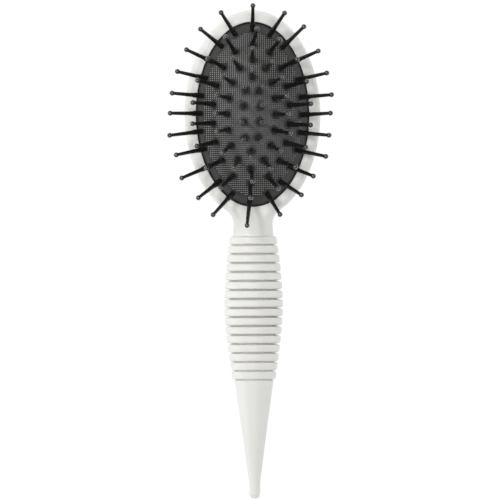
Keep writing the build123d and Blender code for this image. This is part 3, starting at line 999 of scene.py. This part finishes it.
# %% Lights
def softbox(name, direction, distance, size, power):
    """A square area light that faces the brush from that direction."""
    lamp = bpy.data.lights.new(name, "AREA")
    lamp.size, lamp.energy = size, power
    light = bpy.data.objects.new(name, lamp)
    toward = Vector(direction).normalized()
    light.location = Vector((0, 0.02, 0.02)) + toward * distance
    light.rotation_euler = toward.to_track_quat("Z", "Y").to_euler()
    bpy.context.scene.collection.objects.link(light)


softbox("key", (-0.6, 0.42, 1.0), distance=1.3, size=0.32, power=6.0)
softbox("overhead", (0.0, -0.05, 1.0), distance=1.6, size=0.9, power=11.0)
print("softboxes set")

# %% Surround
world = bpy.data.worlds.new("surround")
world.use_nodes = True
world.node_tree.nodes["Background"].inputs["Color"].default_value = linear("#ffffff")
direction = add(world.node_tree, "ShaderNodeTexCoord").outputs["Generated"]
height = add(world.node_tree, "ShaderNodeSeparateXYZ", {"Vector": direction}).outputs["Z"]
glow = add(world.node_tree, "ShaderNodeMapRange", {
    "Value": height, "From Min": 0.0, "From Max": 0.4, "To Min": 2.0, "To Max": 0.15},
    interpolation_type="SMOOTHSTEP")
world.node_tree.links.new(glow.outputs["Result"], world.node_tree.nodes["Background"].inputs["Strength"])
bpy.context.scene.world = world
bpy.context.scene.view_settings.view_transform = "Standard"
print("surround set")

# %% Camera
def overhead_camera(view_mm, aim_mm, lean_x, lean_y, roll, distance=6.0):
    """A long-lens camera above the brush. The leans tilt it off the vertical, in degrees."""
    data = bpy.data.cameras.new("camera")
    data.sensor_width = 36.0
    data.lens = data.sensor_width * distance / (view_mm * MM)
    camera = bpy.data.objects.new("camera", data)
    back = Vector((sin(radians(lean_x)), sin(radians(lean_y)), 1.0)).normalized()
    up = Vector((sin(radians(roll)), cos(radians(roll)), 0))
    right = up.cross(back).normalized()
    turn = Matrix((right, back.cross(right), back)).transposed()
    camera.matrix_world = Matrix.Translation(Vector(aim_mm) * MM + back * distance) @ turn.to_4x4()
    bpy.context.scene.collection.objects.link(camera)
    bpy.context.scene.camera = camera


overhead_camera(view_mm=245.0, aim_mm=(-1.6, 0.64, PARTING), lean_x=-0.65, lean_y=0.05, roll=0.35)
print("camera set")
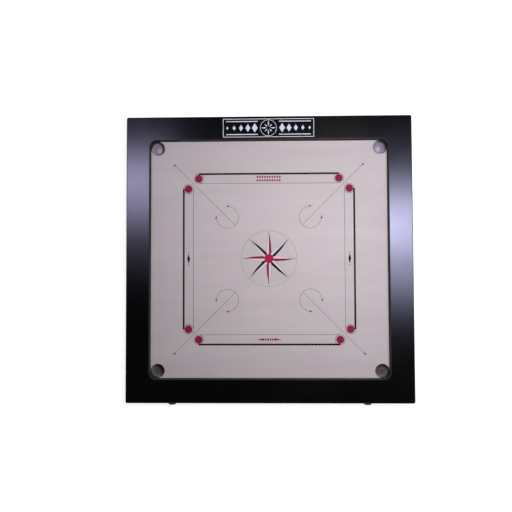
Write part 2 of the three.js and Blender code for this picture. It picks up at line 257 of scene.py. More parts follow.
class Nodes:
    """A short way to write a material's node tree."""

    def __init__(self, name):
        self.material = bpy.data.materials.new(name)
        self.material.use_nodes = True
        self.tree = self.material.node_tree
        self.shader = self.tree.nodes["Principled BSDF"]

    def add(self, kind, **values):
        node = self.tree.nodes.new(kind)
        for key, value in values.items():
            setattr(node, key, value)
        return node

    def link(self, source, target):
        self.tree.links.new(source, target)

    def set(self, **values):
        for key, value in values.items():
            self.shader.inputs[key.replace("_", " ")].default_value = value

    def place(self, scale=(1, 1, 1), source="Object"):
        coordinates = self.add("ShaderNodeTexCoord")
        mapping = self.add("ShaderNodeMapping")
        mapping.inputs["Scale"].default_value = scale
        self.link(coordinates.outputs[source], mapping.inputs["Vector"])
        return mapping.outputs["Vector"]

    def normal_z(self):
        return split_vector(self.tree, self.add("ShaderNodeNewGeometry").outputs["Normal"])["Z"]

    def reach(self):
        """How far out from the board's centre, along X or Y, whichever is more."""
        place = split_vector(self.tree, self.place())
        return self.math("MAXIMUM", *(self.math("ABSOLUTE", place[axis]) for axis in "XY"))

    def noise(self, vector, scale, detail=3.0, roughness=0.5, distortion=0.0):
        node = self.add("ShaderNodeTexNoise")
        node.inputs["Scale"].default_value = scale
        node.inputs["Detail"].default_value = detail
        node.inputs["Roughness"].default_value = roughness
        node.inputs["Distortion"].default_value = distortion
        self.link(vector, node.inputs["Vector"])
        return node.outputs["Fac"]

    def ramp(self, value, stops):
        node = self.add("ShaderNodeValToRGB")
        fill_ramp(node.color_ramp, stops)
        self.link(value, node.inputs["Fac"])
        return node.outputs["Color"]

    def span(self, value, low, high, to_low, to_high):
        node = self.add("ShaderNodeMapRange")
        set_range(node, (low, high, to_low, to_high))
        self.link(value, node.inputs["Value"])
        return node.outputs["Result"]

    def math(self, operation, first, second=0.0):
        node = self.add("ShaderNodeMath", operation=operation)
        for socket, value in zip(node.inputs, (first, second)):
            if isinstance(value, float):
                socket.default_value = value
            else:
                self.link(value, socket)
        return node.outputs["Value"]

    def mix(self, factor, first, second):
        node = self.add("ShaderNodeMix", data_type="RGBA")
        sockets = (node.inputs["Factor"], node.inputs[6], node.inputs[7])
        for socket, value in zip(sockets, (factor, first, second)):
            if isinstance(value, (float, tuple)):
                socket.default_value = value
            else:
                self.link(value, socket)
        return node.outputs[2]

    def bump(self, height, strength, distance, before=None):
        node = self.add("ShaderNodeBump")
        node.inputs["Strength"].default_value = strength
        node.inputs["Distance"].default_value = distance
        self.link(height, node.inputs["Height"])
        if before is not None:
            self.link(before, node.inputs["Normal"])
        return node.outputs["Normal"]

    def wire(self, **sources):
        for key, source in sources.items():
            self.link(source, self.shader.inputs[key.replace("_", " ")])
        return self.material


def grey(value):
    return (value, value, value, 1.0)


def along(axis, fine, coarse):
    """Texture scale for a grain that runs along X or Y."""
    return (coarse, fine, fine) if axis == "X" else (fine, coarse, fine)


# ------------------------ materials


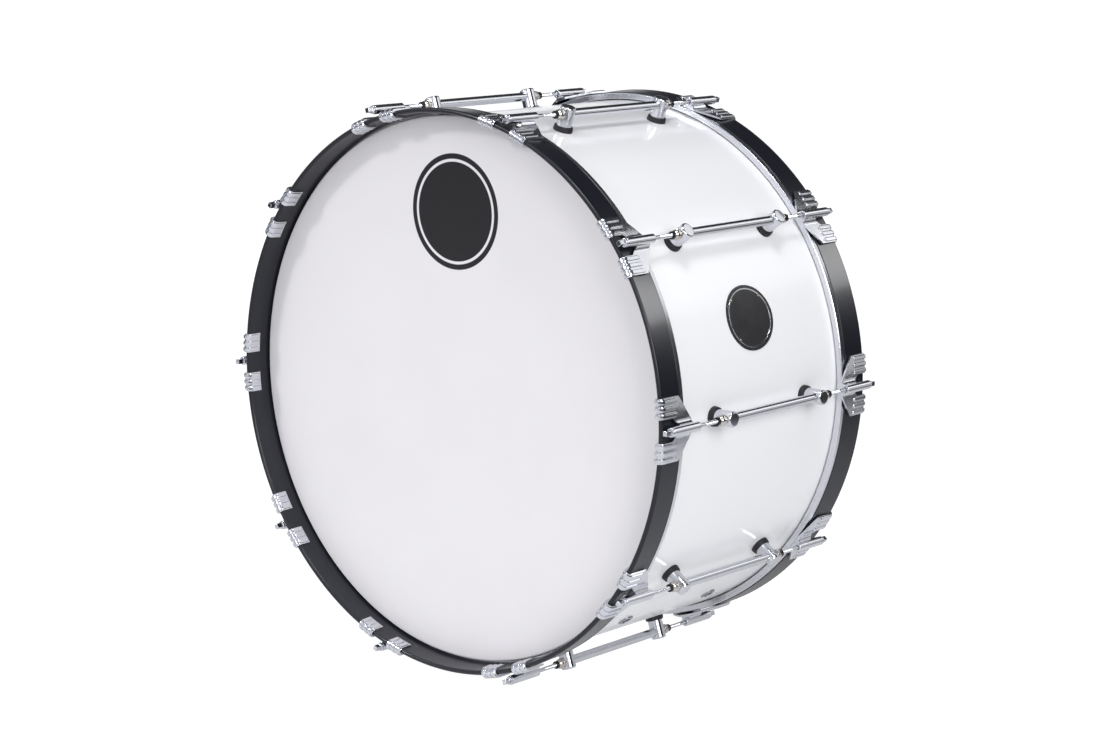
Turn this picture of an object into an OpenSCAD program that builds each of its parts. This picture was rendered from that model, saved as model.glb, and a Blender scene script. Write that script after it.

◆ YOUR OBJECTIVE
Find the word "parts" in the entries above and gather every line that holds it.

◆ RESPONSE FOR THIS EXERCISE
Write part 2 of the three.js and Blender code for this picture. It picks up at line 257 of scene.py. More parts follow.
Turn this picture of an object into an OpenSCAD program that builds each of its parts. This picture was rendered from that model, saved as model.glb, and a Blender scene script. Write that script after it.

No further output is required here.